Although this strategy was legit within the recent rules frame we must admit that it wasn't originally intended when the spoils mulligan was introduced to the Highlander format.
Indeed the community was split by the question if the spoils mulligan is boon or bane of the Highlander format. Through discussion the question quickly became: Is the free mulligan rule superior to the current spoils mulligan rule?
With the above said in mind, the main argument for the free mulligan is consequently as follows: It allows players "to be in the game" without being able to sculpt their starting hand as perfectly as the spoils mulligan allowed.

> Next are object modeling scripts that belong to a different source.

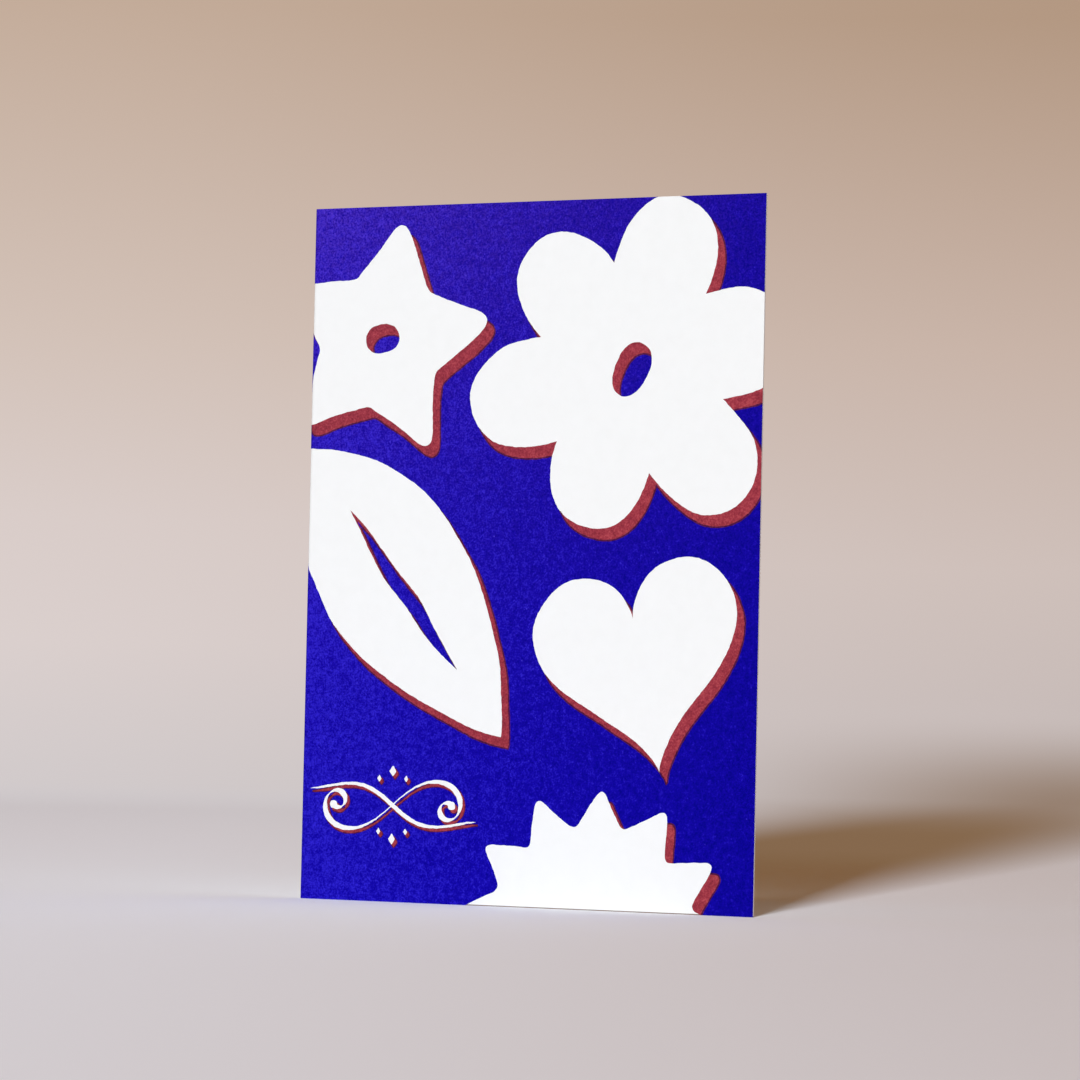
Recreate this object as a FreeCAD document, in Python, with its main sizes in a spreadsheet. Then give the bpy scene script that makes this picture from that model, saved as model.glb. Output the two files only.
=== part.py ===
import FreeCAD, Part
import math
import os
import Sketcher

# Folded greeting card: one sheet of thick card, creased once down its middle and standing ajar.
# Seen from above it is a V. The crease is upright at the -X end, the two panels open towards +X,
# and the printed front is the panel on the -Y side. The card stands on its lower cut edge.
# The origin is the centre of the card's bounding box, at the surface that it stands on.

doc = FreeCAD.newDocument("greeting_card")

# Driving dimensions, in millimetres and degrees.
# A panel's width is measured on the closed card, from its free edge to the back of the crease.
driving_sizes = {
    "panel_width": 105,
    "card_height": 148,
    "paper_thickness": 0.45,
    "crease_inner_radius": 0.35,
    "opening_angle": 50,
}

# Worked out from the driving dimensions.
# A panel is flat from its free edge to where the crease starts to curve.
# The crease's centre lies on the X axis, where it puts the box's middle at the origin.
derived_sizes = {
    "half_angle": "=opening_angle / 2",
    "crease_outer_radius": "=crease_inner_radius + paper_thickness",
    "flat_width": "=panel_width - crease_outer_radius",
    "card_reach": "=crease_outer_radius + flat_width * cos(half_angle * 1 deg)"
                  " - crease_inner_radius * sin(half_angle * 1 deg)",
    "crease_x": "=crease_outer_radius - card_reach / 2",
}

sheet = doc.addObject("Spreadsheet::Sheet", "sizes")
all_sizes = {**driving_sizes, **derived_sizes}
for row, (alias, content) in enumerate(all_sizes.items(), start=1):
    sheet.set(f"A{row}", alias)
    sheet.set(f"B{row}", str(content))
    sheet.setAlias(f"B{row}", alias)
doc.recompute()

# Positions on a sketch element, as the sketcher numbers them
START = 1
END = 2
CENTRE = 3
SKETCH_ORIGIN = (-1, 1)
SKETCH_X_AXIS = -1


def origin_plane(body, role):
    """The body's own origin plane of that role."""
    return next(plane for plane in body.Origin.OriginFeatures if plane.Role == role)


def bind(sketch, name, constraint, expression):
    """Adds a dimension to the sketch and ties it to the sheet."""
    index = sketch.addConstraint(constraint)
    sketch.renameConstraint(index, name)
    sketch.setExpression(f"Constraints.{name}", expression)


def polar(radius, degrees):
    """A point of the sketch at that distance and bearing from the crease's centre."""
    angle = math.radians(degrees)
    return FreeCAD.Vector(radius * math.cos(angle), radius * math.sin(angle), 0)


def crease_arc(sketch, radius, half_angle):
    """One side of the crease's round, from the back panel to the front panel. Returns its number."""
    circle = Part.Circle(FreeCAD.Vector(0, 0, 0), FreeCAD.Vector(0, 0, 1), radius)
    start_angle = math.radians(90 + half_angle)
    end_angle = math.radians(270 - half_angle)
    return sketch.addGeometry(Part.ArcOfCircle(circle, start_angle, end_angle), False)


def panel_strip(sketch, side, inner_arc, outer_arc):
    """One panel's strip of the section: its inner face, outer face and cut edge.

    side is 1 for the back panel, at +Y, and -1 for the printed front.
    """
    half_angle = sheet.half_angle
    along = polar(sheet.flat_width, side * half_angle)
    inner_root = polar(sheet.crease_inner_radius, side * (90 + half_angle))
    outer_root = polar(sheet.crease_outer_radius, side * (90 + half_angle))
    inner_face = sketch.addGeometry(Part.LineSegment(inner_root, inner_root + along), False)
    outer_face = sketch.addGeometry(Part.LineSegment(outer_root, outer_root + along), False)
    cut_edge = sketch.addGeometry(Part.LineSegment(inner_root + along, outer_root + along), False)
    arc_end = START if side == 1 else END
    sketch.addConstraint([
        Sketcher.Constraint("Tangent", inner_face, START, inner_arc, arc_end),
        Sketcher.Constraint("Tangent", outer_face, START, outer_arc, arc_end),
        Sketcher.Constraint("Coincident", inner_face, END, cut_edge, START),
        Sketcher.Constraint("Coincident", outer_face, END, cut_edge, END),
        Sketcher.Constraint("Parallel", inner_face, outer_face),
        Sketcher.Constraint("Perpendicular", outer_face, cut_edge),
    ])
    name = "back" if side == 1 else "front"
    first, second = (SKETCH_X_AXIS, outer_face) if side == 1 else (outer_face, SKETCH_X_AXIS)
    angle = math.radians(half_angle)
    bind(sketch, f"{name}_half_angle",
         Sketcher.Constraint("Angle", first, START, second, START, angle), "sizes.half_angle * 1 deg")
    bind(sketch, f"{name}_flat_width",
         Sketcher.Constraint("Distance", outer_face, sheet.flat_width), "sizes.flat_width")


# The folded sheet: the V-shaped section of its two panels and the crease, drawn on the surface
# that it stands on, and raised by the height of the card
folded_card = doc.addObject("PartDesign::Body", "folded_card")
folded_card.Label = "folded_card"
section = folded_card.newObject("Sketcher::SketchObject", "folded_section")
section.AttachmentSupport = [(origin_plane(folded_card, "XY_Plane"), "")]
section.MapMode = "FlatFace"

inner_arc = crease_arc(section, sheet.crease_inner_radius, sheet.half_angle)
outer_arc = crease_arc(section, sheet.crease_outer_radius, sheet.half_angle)
section.addConstraint([
    Sketcher.Constraint("Coincident", inner_arc, CENTRE, *SKETCH_ORIGIN),
    Sketcher.Constraint("Coincident", outer_arc, CENTRE, *SKETCH_ORIGIN),
])
bind(section, "crease_inner_radius",
     Sketcher.Constraint("Radius", inner_arc, sheet.crease_inner_radius), "sizes.crease_inner_radius")
bind(section, "crease_outer_radius",
     Sketcher.Constraint("Radius", outer_arc, sheet.crease_outer_radius), "sizes.crease_outer_radius")
for panel_side in (-1, 1):
    panel_strip(section, panel_side, inner_arc, outer_arc)

standing_sheet = folded_card.newObject("PartDesign::Pad", "standing_sheet")
standing_sheet.Profile = section
standing_sheet.setExpression("Length", "sizes.card_height")
folded_card.setExpression(".Placement.Base.x", "sizes.crease_x")

sub_parts = [folded_card]
doc.recompute()

# Checks before anything is written
for item in doc.Objects:
    if "Invalid" in item.State or "Error" in item.State:
        raise RuntimeError(f"{item.Label} failed to build: {item.State}")
if section.solve() != 0 or not section.FullyConstrained:
    raise RuntimeError("the folded section isn't fully constrained")
for sub_part in sub_parts:
    if sub_part.Shape.isNull() or not sub_part.Shape.isValid():
        raise RuntimeError(f"{sub_part.Label} has no valid shape")

os.makedirs("parts", exist_ok=True)
for sub_part in sub_parts:
    sub_part.Shape.exportStep(f"parts/{sub_part.Label}.step")
    box = sub_part.Shape.BoundBox
    print(f"{sub_part.Label}: {box.XLength:.3f} x {box.YLength:.3f} x {box.ZLength:.3f} mm,"
          f" {sub_part.Shape.Volume:.1f} mm3, X {box.XMin:.3f} to {box.XMax:.3f}")
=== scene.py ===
import math

import bpy
import numpy as np
from mathutils import Matrix, Vector, noise
from mathutils.geometry import delaunay_2d_cdt


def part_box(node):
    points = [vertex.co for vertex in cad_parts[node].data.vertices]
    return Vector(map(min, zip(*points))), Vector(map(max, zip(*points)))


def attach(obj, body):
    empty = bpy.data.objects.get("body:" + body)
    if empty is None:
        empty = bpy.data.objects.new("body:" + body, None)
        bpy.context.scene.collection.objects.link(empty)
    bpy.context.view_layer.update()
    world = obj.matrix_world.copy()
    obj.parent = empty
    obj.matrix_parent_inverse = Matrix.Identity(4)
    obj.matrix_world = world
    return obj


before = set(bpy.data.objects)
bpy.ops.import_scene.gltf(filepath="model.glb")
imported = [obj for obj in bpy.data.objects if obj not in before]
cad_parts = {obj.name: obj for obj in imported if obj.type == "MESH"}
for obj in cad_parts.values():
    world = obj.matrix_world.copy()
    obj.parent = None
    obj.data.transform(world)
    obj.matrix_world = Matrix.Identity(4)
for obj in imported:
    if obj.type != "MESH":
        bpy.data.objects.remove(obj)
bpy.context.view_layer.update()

# The card: one sheet of thick, smooth, uncoated white board, cut square, creased once down its
# middle and stood ajar. Its solid is kept as it is, and the bare paper shows where there is no ink.
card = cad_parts["folded_card"]
PAPER_TONES = [(0.3, (0.908, 0.913, 0.910, 1)), (0.6, (0.925, 0.930, 0.928, 1))]
PAPER_CLOUD = 2.6  # mm, the cloudiness of the pulp
PAPER_FIBRE = 0.22  # mm, the felt of fibres at the surface
PAPER_ROUGH = 0.8
PAPER_ROUGH_VARY = 0.12
PAPER_FELT_DEPTH = 0.00003
PAINTED_CONTACT_SHADOW = (0.20, 0.135, 0.10, 1)  # painted contact shadow along the paper's foot, where it stands on the table
CONTACT_SHADOW_FADE = (0.000112, 0.00028)  # the heights between which that painted contact shadow fades out
PER_METRE = 1000.0


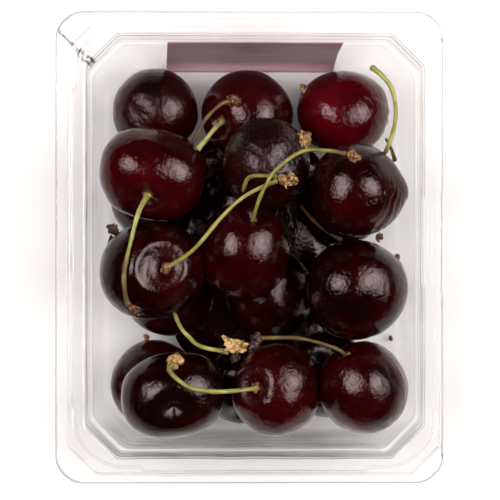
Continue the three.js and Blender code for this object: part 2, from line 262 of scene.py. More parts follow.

With our two goals in mind
a) to stay as close as possible to the official Magic rules and
b) to reduce the risk that games are decided just by the mulligan
we come to the conclusion that the spoils mulligan isn't needed anymore and that it is not superior to the free mulligan which seems to solve the problems at hand better than the spoils mulligan.
We decided that there would be only one way to prove this and therefore introduced the free mulligan so we could analyze what will happen over a period of at least 6 month and then decide on fundamental tournament data and play experiences.
That’s why we put the free mulligan on the watchlist. We are fully aware that introducing this rules change is drastic and we want to make clear that nobody can say what will happen with 100% certainty.
When in the end it becomes clear that the free mulligan is superior or at least as good as the spoils mulligan regarding (1.) the metagame, (2.) the Highlander-games itself and (3.) the community opinon, we will stay with the free mulligan in the future. If not, there is no need to stick to bad rules and we can reverse the ruling and go back to the spoils mulligan.
Please help us to find out the answer by posting decklists, tournament results and don’t stay away of playing highlander or split from the highlander community. Share your opinion with the community. Your voice will be heard.